Perth has evolved into more of a food destination than it ever used to be – there were very few places where you could really go out and “eat” when I was here before, and now there’s a lot of options. I think some of the places that have now opened couldn’t have existed 20 years ago – it’s definitely evolved a lot from when I used to work here.
Has there been any one thing that you’ve noticed improve or take a step forward?
One of the biggest things is the ingredients – the quality of the product and produce now available here in WA. Across the board in general there’s definitely a lot more interesting products – the wagyu beef that we’re producing here; the Mottainai lamb that guys are farming – it’s pretty incredible. Then there’s the burrata and stracciatella from La Delizia Latticini – that never existed, and that’s only very recent, too. The menu at Si Paradiso at the moment is more seafood based, so we’ve also been working really closely with the guys at Fins Seafood – the seafood they send us is pure fuego.
Let’s talk about Si Paradiso. You’ve been helping bring more focus to the food front as executive chef. How would you describe what you’re doing with the menu?
The menu is changing every week, sometimes a couple of times a week, so I think that’s been a major change – it definitely keeps it interesting for both the staff and the customers. I think the trap a lot of people fall into is their menu stays stagnant, for me personally I need constant change, I need constant stimulation, so I’m always pushing to try different stuff – and I think because Perth is so small, customers like that. But really, all I ever want to do is cook good food. Good, tasty food and make it fun.
You’ve got some killer pizza coming out of the oven – the mortadella, ’nduja and black-pepper pineapple and the garlic scapes and burrata are fine examples – and there are some great skewered spiedini for snacks. What else are we ordering?
You definitely have to have a pizza – there are the more classic options, but there’s always an interesting special one on – then probably one of the crudos. So kingfish always stays as a constant and the one we have at the moment – with tepache and fresh pineapple – is kind of fun, so it’ll probably stay for a couple of weeks. But then the other crudo changes depending on the fish – I’ve got some dry-aged baldchin groper that came in last week that’ll go on this week, then we’ve got some really great swordfish coming in.
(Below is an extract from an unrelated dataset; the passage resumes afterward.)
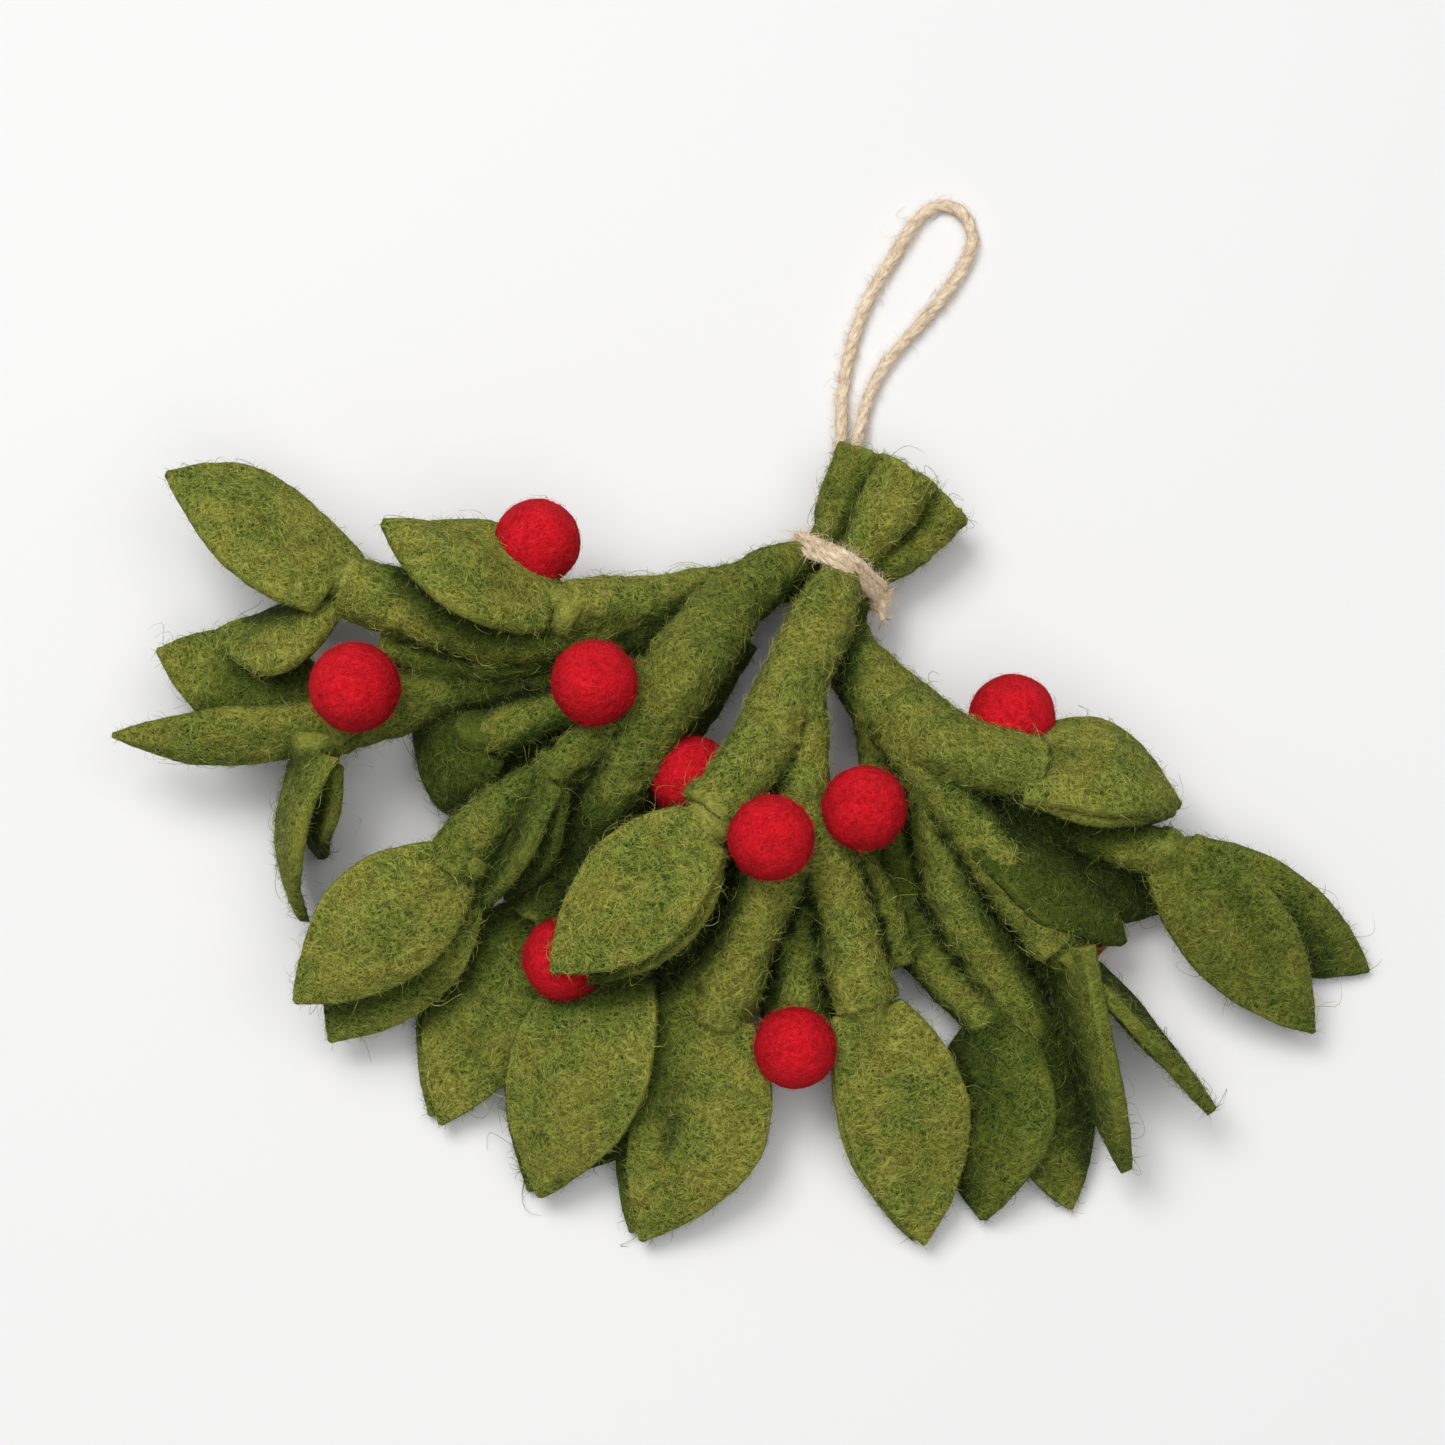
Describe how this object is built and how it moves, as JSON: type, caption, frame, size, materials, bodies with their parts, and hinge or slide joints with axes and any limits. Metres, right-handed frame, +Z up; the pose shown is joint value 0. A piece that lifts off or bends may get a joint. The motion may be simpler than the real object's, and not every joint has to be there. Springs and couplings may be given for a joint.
{
  "type": "felt mistletoe bunch",
  "caption": "Hanging Christmas bunch of felt mistletoe lying flat: forked stems with paired leaves and ball berries, bound with twine that also makes a hanging loop.",
  "frame": {"origin": "middle of the underside of the bunch's box, the hanging loop left out, on the surface the bunch lies on", "axes": "+X along the spread of the leaves from the left of the bunch to its right, +Y towards the cut stem ends and the hanging loop, +Z up off the surface"},
  "size_m": [0.2624, 0.2249, 0.0488],
  "materials": {
    "stem_felt": "rolled olive green wool felt",
    "leaf_felt": "thick mottled green wool felt sheet",
    "berry_felt": "needled red wool felt balls",
    "twine": "loosely laid jute twine"
  },
  "bodies": {
    "root": {"berry_1": "berry_felt", "berry_10": "berry_felt", "berry_2": "berry_felt", "berry_3": "berry_felt", "berry_4": "berry_felt", "berry_5": "berry_felt", "berry_6": "berry_felt", "berry_7": "berry_felt", "berry_8": "berry_felt", "berry_9": "berry_felt", "binding_twine": "twine", "hanging_loop": "twine", "leaves_far_left_lower": "leaf_felt", "leaves_far_left_middle": "leaf_felt", "leaves_far_left_upper": "leaf_felt", "leaves_far_right": "leaf_felt", "leaves_front_left": "leaf_felt", "leaves_left_broad": "leaf_felt", "leaves_left_curled": "leaf_felt", "leaves_left_lower": "leaf_felt", "leaves_left_narrow": "leaf_felt", "leaves_middle_left": "leaf_felt", "leaves_middle_lower": "leaf_felt", "leaves_middle_right": "leaf_felt", "leaves_middle_top": "leaf_felt", "leaves_middle_under": "leaf_felt", "leaves_right_hidden": "leaf_felt", "leaves_right_inner": "leaf_felt", "leaves_right_lower": "leaf_felt", "leaves_right_top": "leaf_felt", "leaves_right_under": "leaf_felt", "leaves_right_upright": "leaf_felt", "stem_centre": "stem_felt", "stem_left": "stem_felt", "stem_right": "stem_felt", "stem_upper_left": "stem_felt"}
  },
  "joints": []
}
And there’s the raw tuna Niçoise with seaweed, quail eggs and potato crisps that I’ll probably do again, too.
Did it take some time to reach a point in your career where you felt comfortable being so fluid?
The menu at Si is in a constant state of evolution. Nothing is ever perfect – cooking good food is dependent on the product, the seasons, and what might have worked one week will not necessarily work the following week. But being able to constantly change your menu comes with a lot of experience, it’s not just throwing things together and hoping for the best. It’s a lesson restraint (microherbs and flowers aren’t a dish; also my pet hate), you have to spend the time to learn and absorb and travel and taste before you can start constantly changing, otherwise you’ve got nowhere to pull inspiration from. It can be a challenge for the team, but challenge is good. Sometimes people are afraid of pushing their limits a little bit, but that’s where you grow the most.
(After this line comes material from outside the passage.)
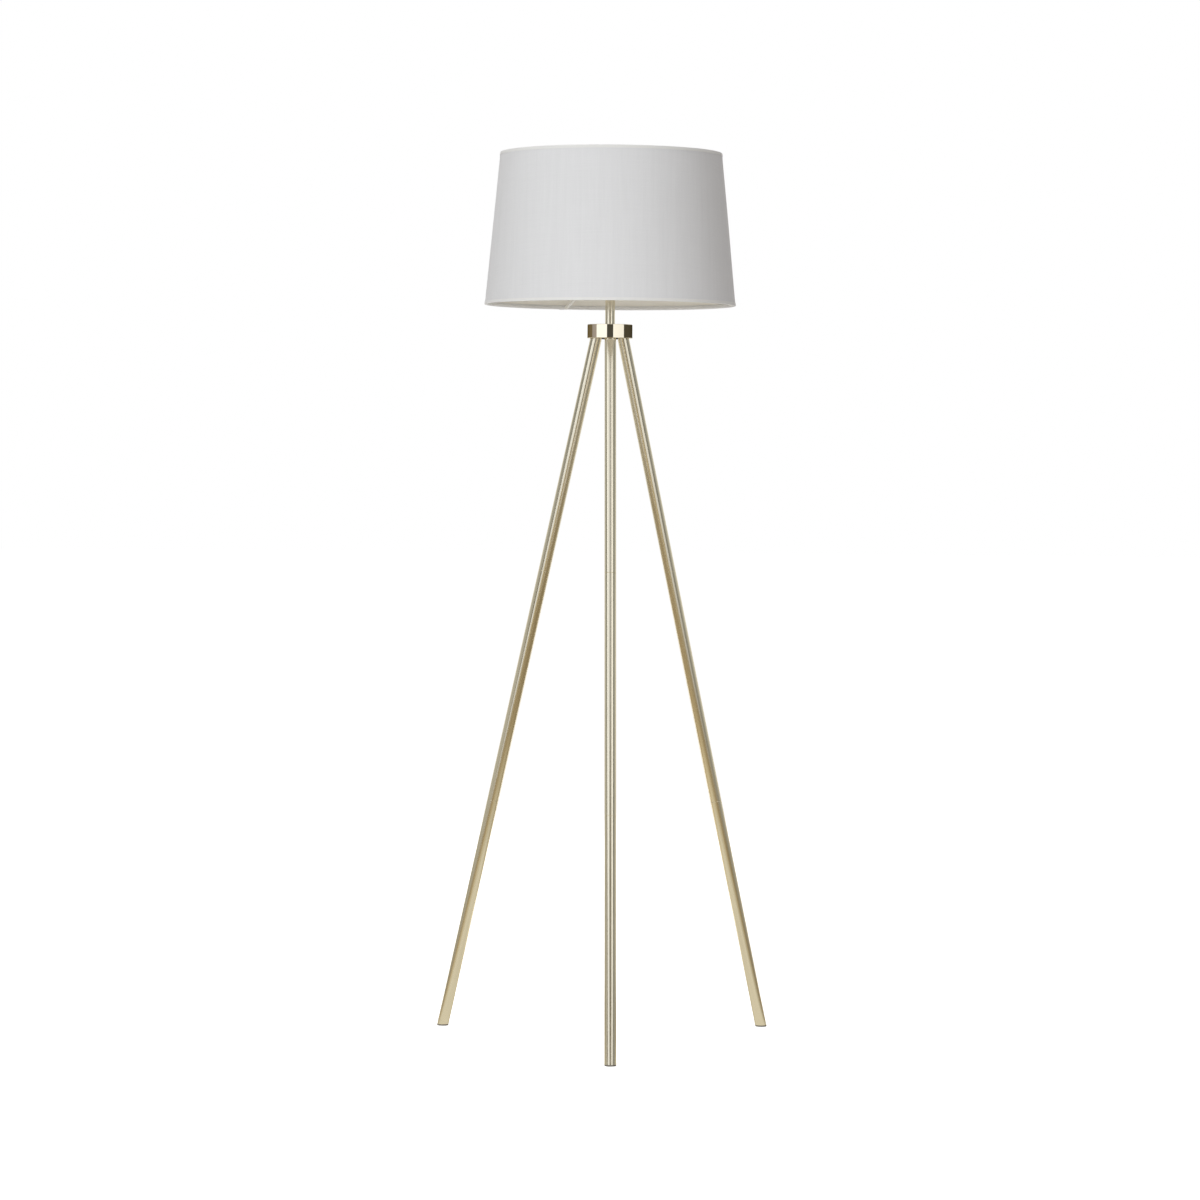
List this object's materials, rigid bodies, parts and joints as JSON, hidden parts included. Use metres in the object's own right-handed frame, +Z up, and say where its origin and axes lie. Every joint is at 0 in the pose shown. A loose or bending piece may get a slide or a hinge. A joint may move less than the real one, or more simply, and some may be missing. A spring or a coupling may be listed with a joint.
{
  "type": "tripod floor lamp",
  "caption": "Floor lamp with a tapered drum cloth shade on a short pole and round hub, standing on a tripod of slim pale-gold tube legs that unscrew into lengths.",
  "frame": {"origin": "on the lamp's upright axis, at the level of the floor that its feet stand on", "axes": "+Z up along the pole; -Y towards the front leg; +X to the lamp's right seen from the front"},
  "size_m": [0.5657, 0.5347, 1.48],
  "materials": {
    "polished_gold": "polished pale gold plating on steel",
    "zinc_plated_steel": "zinc-plated, turned",
    "foot_rubber": "dark, moulded",
    "black_plastic": "moulded, fine satin",
    "white_plastic": "moulded, satin white",
    "contact_brass": "bare pressed brass",
    "shade_cloth": "fine plain-weave cloth, light grey",
    "shade_lining": "smooth warm-white film",
    "white_paint": "white powder coat",
    "nickel": "nickel-bright, pressed",
    "bulb_insulation": "black, glassy",
    "opal_plastic": "opal, satin",
    "led_board": "white-coated board",
    "led_phosphor": "yellow phosphor"
  },
  "bodies": {
    "stand": {"cord_grommet": "black_plastic", "front_leg_foot_pad": "foot_rubber", "front_leg_head_plug": "zinc_plated_steel", "front_leg_joiners": "zinc_plated_steel", "front_leg_lower_tube": "polished_gold", "front_leg_middle_tube": "polished_gold", "front_leg_sockets": "zinc_plated_steel", "front_leg_upper_tube": "polished_gold", "holder_base": "black_plastic", "holder_centre_contact": "contact_brass", "holder_core": "white_plastic", "holder_screw_shell": "contact_brass", "holder_shell": "black_plastic", "holder_terminal_blocks": "contact_brass", "holder_terminal_screws": "zinc_plated_steel", "hub_disc": "polished_gold", "hub_nut": "zinc_plated_steel", "hub_washer": "zinc_plated_steel", "left_leg_foot_pad": "foot_rubber", "left_leg_head_plug": "zinc_plated_steel", "left_leg_joiners": "zinc_plated_steel", "left_leg_lower_tube": "polished_gold", "left_leg_middle_tube": "polished_gold", "left_leg_sockets": "zinc_plated_steel", "left_leg_upper_tube": "polished_gold", "pole_bushes": "zinc_plated_steel", "pole_seat_ring": "polished_gold", "pole_tube": "polished_gold", "right_leg_foot_pad": "foot_rubber", "right_leg_head_plug": "zinc_plated_steel", "right_leg_joiners": "zinc_plated_steel", "right_leg_lower_tube": "polished_gold", "right_leg_middle_tube": "polished_gold", "right_leg_sockets": "zinc_plated_steel", "right_leg_upper_tube": "polished_gold", "threaded_pipe": "zinc_plated_steel"},
    "shade": {"shade_arm_1": "white_paint", "shade_arm_2": "white_paint", "shade_arm_3": "white_paint", "shade_bottom_hem": "shade_cloth", "shade_bottom_wire": "white_paint", "shade_fabric": "shade_cloth", "shade_fitter_ring": "white_paint", "shade_liner": "shade_lining", "shade_top_hem": "shade_cloth", "shade_top_wire": "white_paint"},
    "collar": {"shade_collar": "black_plastic"},
    "bulb_carrier": {"bulb_eyelet": "nickel", "bulb_insulator": "bulb_insulation"},
    "bulb": {"bulb_body": "white_plastic", "bulb_cap": "nickel", "bulb_globe": "opal_plastic", "bulb_led_board": "led_board", "bulb_led_chips": "led_phosphor"}
  },
  "joints": [
    {"name": "shade_turn", "type": "hinge", "parent": "stand", "child": "shade", "pos_m": [0, 0, 1.291], "axis": [0, 0, 1], "continuous": true},
    {"name": "collar_turn", "type": "hinge", "parent": "stand", "child": "collar", "pos_m": [0, 0, 1.2955], "axis": [0, 0, 1], "range_deg": [0, 60]},
    {"name": "bulb_rise", "type": "slide", "parent": "stand", "child": "bulb_carrier", "axis": [0, 0, 1], "range_m": [0, 0.0118]},
    {"name": "bulb_turn", "type": "hinge", "parent": "bulb_carrier", "child": "bulb", "pos_m": [0, 0, 1.3], "axis": [0, 0, 1], "range_deg": [0, 1170]}
  ],
  "couplings": [
    {"joint": "bulb_rise", "follows": "bulb_turn", "m_per_rad": 0.00057757}
  ]
}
It sounds like you’re ready to leave Mexico behind you and focus on new projects – what have you got in the works?
Currently I’m negotiating the sale of my Mexican projects and expanding the taqueria to two new Hawaiian locations and then to Sydney and Melbourne. But Si is a lot of fun and has opened up a few new projects here.
One of those projects is Casa, your new restaurant with Cale Mason, Alex Cuccovia and Enrico Tomelleri (late of 10 William St and Alberto’s Lounge in Sydney). What can you tell us about it?
Absolutely nothing at the moment. Just that is has a name, it’s in Mount Hawthorn and it’s probably about 10 weeks away.
It’s now been a year since you’ve been back home. Anything you’ve learnt about yourself in that time?
It’s actually been really nice, because I’m more hands-on cooking day to day. Before I was literally travelling all the time between restaurants – still cooking – but it’s been more enjoyable being stuck in one place. Apart from that it’s given me a lot of clarity going forward, shown me what businesses have worked, and what haven’t. Like I said I wanted to leave Mexico but I wasn’t sure where I was going to base myself, but everything sort of fell into place – and Australia’s not a bad place to be! It’s been a good stop, reset and push on in the right direction.